Brief
Take all the material and copy it exactly.

Collected data

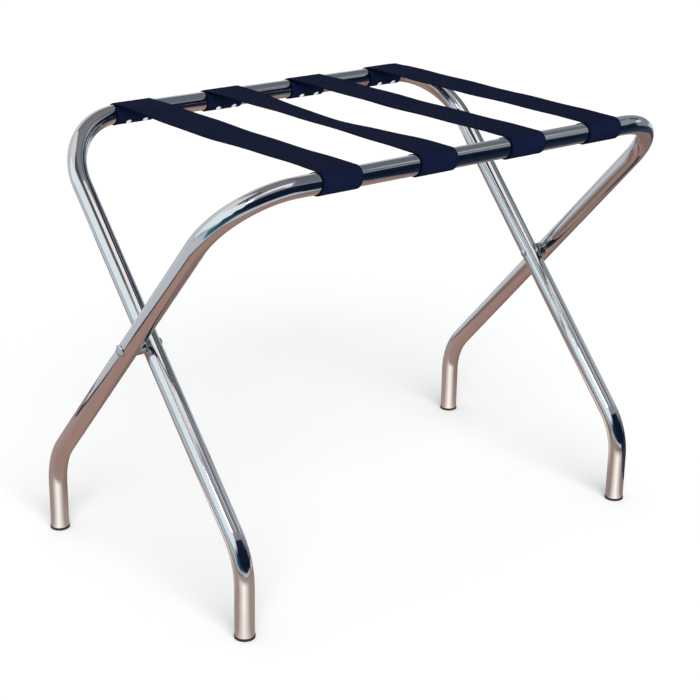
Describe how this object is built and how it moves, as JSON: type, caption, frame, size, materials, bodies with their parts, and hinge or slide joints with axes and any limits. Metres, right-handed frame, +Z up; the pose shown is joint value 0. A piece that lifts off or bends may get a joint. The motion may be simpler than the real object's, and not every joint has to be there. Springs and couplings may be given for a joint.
{
  "type": "folding luggage rack",
  "caption": "Folding luggage rack: two nested U-frames of bent chromed tube crossed on rivets like scissors, with webbing straps looped over the top bars.",
  "frame": {"origin": "on the floor under the middle of the rack, at the bottom centre of its box when it is open", "axes": "+X along the top bars, -Y to the front (the outer frame's bar), +Z up"},
  "size_m": [0.6614, 0.4076, 0.508],
  "materials": {
    "chrome_tube": "polished chrome plate",
    "bright_steel": "plated steel rivets and collars, slightly duller than the tube",
    "black_plastic": "moulded black plastic, satin",
    "webbing": "navy woven polypropylene webbing, slight sheen"
  },
  "bodies": {
    "outer_frame": {"outer_frame": "chrome_tube", "pivot_rivet_left": "bright_steel", "pivot_spacer_left": "bright_steel", "foot_cap_back_left": "black_plastic", "pivot_rivet_right": "bright_steel", "pivot_spacer_right": "bright_steel", "foot_cap_back_right": "black_plastic", "strap_1": "webbing", "strap_rivets_front_1": "bright_steel", "strap_2": "webbing", "strap_rivets_front_2": "bright_steel", "strap_3": "webbing", "strap_rivets_front_3": "bright_steel", "strap_4": "webbing", "strap_rivets_front_4": "bright_steel"},
    "inner_frame": {"inner_frame": "chrome_tube", "foot_cap_front_left": "black_plastic", "foot_cap_front_right": "black_plastic", "strap_rivets_back_1": "bright_steel", "strap_rivets_back_2": "bright_steel", "strap_rivets_back_3": "bright_steel", "strap_rivets_back_4": "bright_steel"}
  },
  "joints": [
    {"name": "fold", "type": "hinge", "parent": "outer_frame", "child": "inner_frame", "pos_m": [0, 0, 0.28505], "axis": [1, 0, 0], "range_deg": [0, 78], "deforming": ["strap_1", "strap_2", "strap_3", "strap_4"]}
  ]
}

Task output
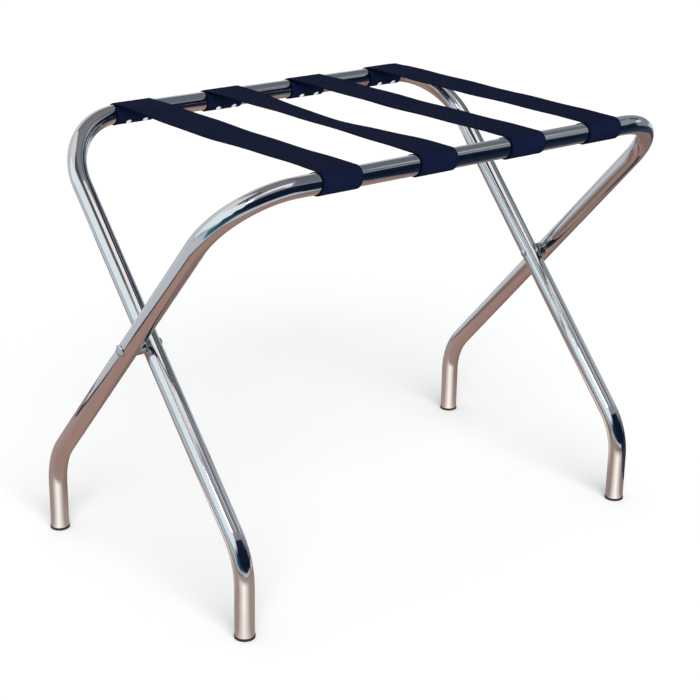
Describe how this object is built and how it moves, as JSON: type, caption, frame, size, materials, bodies with their parts, and hinge or slide joints with axes and any limits. Metres, right-handed frame, +Z up; the pose shown is joint value 0. A piece that lifts off or bends may get a joint. The motion may be simpler than the real object's, and not every joint has to be there. Springs and couplings may be given for a joint.
{
  "type": "folding luggage rack",
  "caption": "Folding luggage rack: two nested U-frames of bent chromed tube crossed on rivets like scissors, with webbing straps looped over the top bars.",
  "frame": {"origin": "on the floor under the middle of the rack, at the bottom centre of its box when it is open", "axes": "+X along the top bars, -Y to the front (the outer frame's bar), +Z up"},
  "size_m": [0.6614, 0.4076, 0.508],
  "materials": {
    "chrome_tube": "polished chrome plate",
    "bright_steel": "plated steel rivets and collars, slightly duller than the tube",
    "black_plastic": "moulded black plastic, satin",
    "webbing": "navy woven polypropylene webbing, slight sheen"
  },
  "bodies": {
    "outer_frame": {"outer_frame": "chrome_tube", "pivot_rivet_left": "bright_steel", "pivot_spacer_left": "bright_steel", "foot_cap_back_left": "black_plastic", "pivot_rivet_right": "bright_steel", "pivot_spacer_right": "bright_steel", "foot_cap_back_right": "black_plastic", "strap_1": "webbing", "strap_rivets_front_1": "bright_steel", "strap_2": "webbing", "strap_rivets_front_2": "bright_steel", "strap_3": "webbing", "strap_rivets_front_3": "bright_steel", "strap_4": "webbing", "strap_rivets_front_4": "bright_steel"},
    "inner_frame": {"inner_frame": "chrome_tube", "foot_cap_front_left": "black_plastic", "foot_cap_front_right": "black_plastic", "strap_rivets_back_1": "bright_steel", "strap_rivets_back_2": "bright_steel", "strap_rivets_back_3": "bright_steel", "strap_rivets_back_4": "bright_steel"}
  },
  "joints": [
    {"name": "fold", "type": "hinge", "parent": "outer_frame", "child": "inner_frame", "pos_m": [0, 0, 0.28505], "axis": [1, 0, 0], "range_deg": [0, 78], "deforming": ["strap_1", "strap_2", "strap_3", "strap_4"]}
  ]
}